■ Problem requirements:
Write the material out again, line by line, exactly as it is.

■ Recorded information:
--- START ---
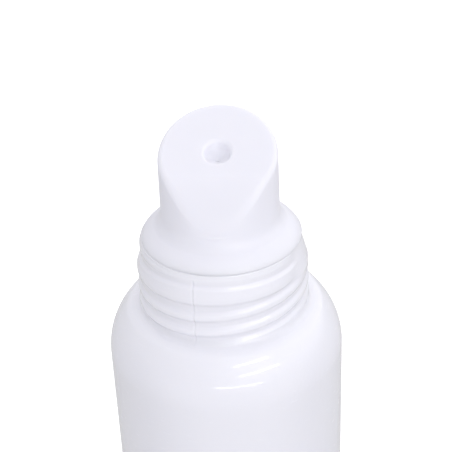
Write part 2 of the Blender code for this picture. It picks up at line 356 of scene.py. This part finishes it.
def thread_climb(off):
    """How far the thread has climbed at a place off the front; the mould's halves climb unequally."""
    left = (np.minimum(off, PARTING) - PARTING) * SLOW_CLIMB + PARTING * QUICK_CLIMB
    front = (np.clip(off, PARTING, QUICK_END) - PARTING) * QUICK_CLIMB
    whole_left = (BACK - PARTING) * SLOW_CLIMB + PARTING * QUICK_CLIMB
    rest = (LEAD + whole_left - QUICK_END * QUICK_CLIMB) / (-BACK - QUICK_END)
    return left + front + np.maximum(off - QUICK_END, 0.0) * rest


def thread_start(off, depth, start):
    """One start of the thread, from its depth in front and the turns at which it begins and ends."""
    middle, first, last = start
    line = middle + thread_climb(off)
    turn = np.round((depth - line) / LEAD)
    along = turn + off / 360.0
    fade = ramp(along, first, RUN_IN) * ramp(along, last, -RUN_OUT)
    line = line + LEAD * turn
    return fade * band(depth, line + CREST_HALF, line - CREST_HALF, FLANK)


def upper_ridge(off, depth):
    """The thread's last turn, which leans out from the lip's groove; in front it widens into a filled pad."""
    left = np.minimum(off - PARTING, 0.0)
    right = np.maximum(off - PARTING, 0.0)
    slow = RIDGE_CLIMB * np.maximum(left, -RIDGE_BEND) + PAD_CLIMB * right
    bottom = PAD_BOTTOM + slow + QUICK_CLIMB * np.minimum(left + RIDGE_BEND, 0.0)
    start = np.maximum(LEAN_TOP + LEAN_CLIMB * left, bottom + LEAN_LEAST)
    base = PAD_BASE * ramp(left, -75.0, 75.0)
    lean = np.clip((start - depth) / (start - bottom - LEAN_CREST), 0.0, 1.0)
    ends = ramp(off, PAD_END + 3.0, -24.0) * ramp(off, BACK, 50.0)
    height = base + (1.0 - base) * (lean + smooth(lean)) / 2.0
    return ends * height * band(depth, LIP_BOTTOM, bottom, FLANK)


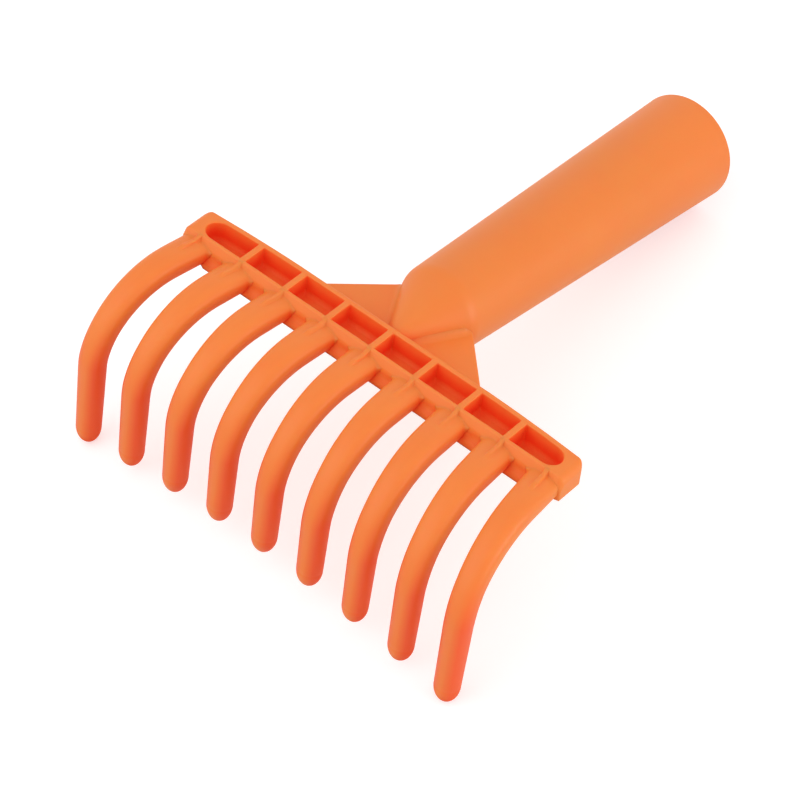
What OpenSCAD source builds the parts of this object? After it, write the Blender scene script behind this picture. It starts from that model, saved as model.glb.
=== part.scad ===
--- END ---
■ Solution for this problem:
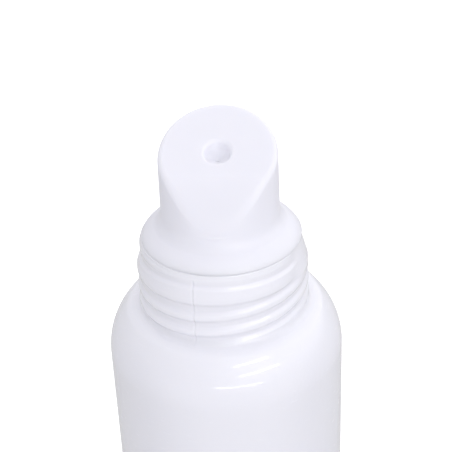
Write part 2 of the Blender code for this picture. It picks up at line 356 of scene.py. This part finishes it.
def thread_climb(off):
    """How far the thread has climbed at a place off the front; the mould's halves climb unequally."""
    left = (np.minimum(off, PARTING) - PARTING) * SLOW_CLIMB + PARTING * QUICK_CLIMB
    front = (np.clip(off, PARTING, QUICK_END) - PARTING) * QUICK_CLIMB
    whole_left = (BACK - PARTING) * SLOW_CLIMB + PARTING * QUICK_CLIMB
    rest = (LEAD + whole_left - QUICK_END * QUICK_CLIMB) / (-BACK - QUICK_END)
    return left + front + np.maximum(off - QUICK_END, 0.0) * rest


def thread_start(off, depth, start):
    """One start of the thread, from its depth in front and the turns at which it begins and ends."""
    middle, first, last = start
    line = middle + thread_climb(off)
    turn = np.round((depth - line) / LEAD)
    along = turn + off / 360.0
    fade = ramp(along, first, RUN_IN) * ramp(along, last, -RUN_OUT)
    line = line + LEAD * turn
    return fade * band(depth, line + CREST_HALF, line - CREST_HALF, FLANK)


def upper_ridge(off, depth):
    """The thread's last turn, which leans out from the lip's groove; in front it widens into a filled pad."""
    left = np.minimum(off - PARTING, 0.0)
    right = np.maximum(off - PARTING, 0.0)
    slow = RIDGE_CLIMB * np.maximum(left, -RIDGE_BEND) + PAD_CLIMB * right
    bottom = PAD_BOTTOM + slow + QUICK_CLIMB * np.minimum(left + RIDGE_BEND, 0.0)
    start = np.maximum(LEAN_TOP + LEAN_CLIMB * left, bottom + LEAN_LEAST)
    base = PAD_BASE * ramp(left, -75.0, 75.0)
    lean = np.clip((start - depth) / (start - bottom - LEAN_CREST), 0.0, 1.0)
    ends = ramp(off, PAD_END + 3.0, -24.0) * ramp(off, BACK, 50.0)
    height = base + (1.0 - base) * (lean + smooth(lean)) / 2.0
    return ends * height * band(depth, LIP_BOTTOM, bottom, FLANK)


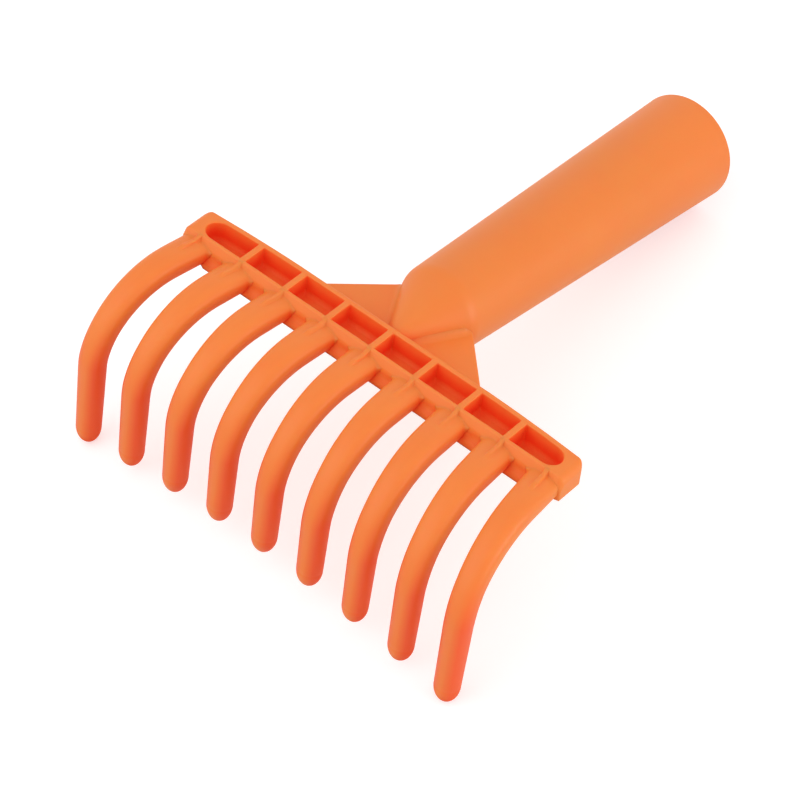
What OpenSCAD source builds the parts of this object? After it, write the Blender scene script behind this picture. It starts from that model, saved as model.glb.
=== part.scad ===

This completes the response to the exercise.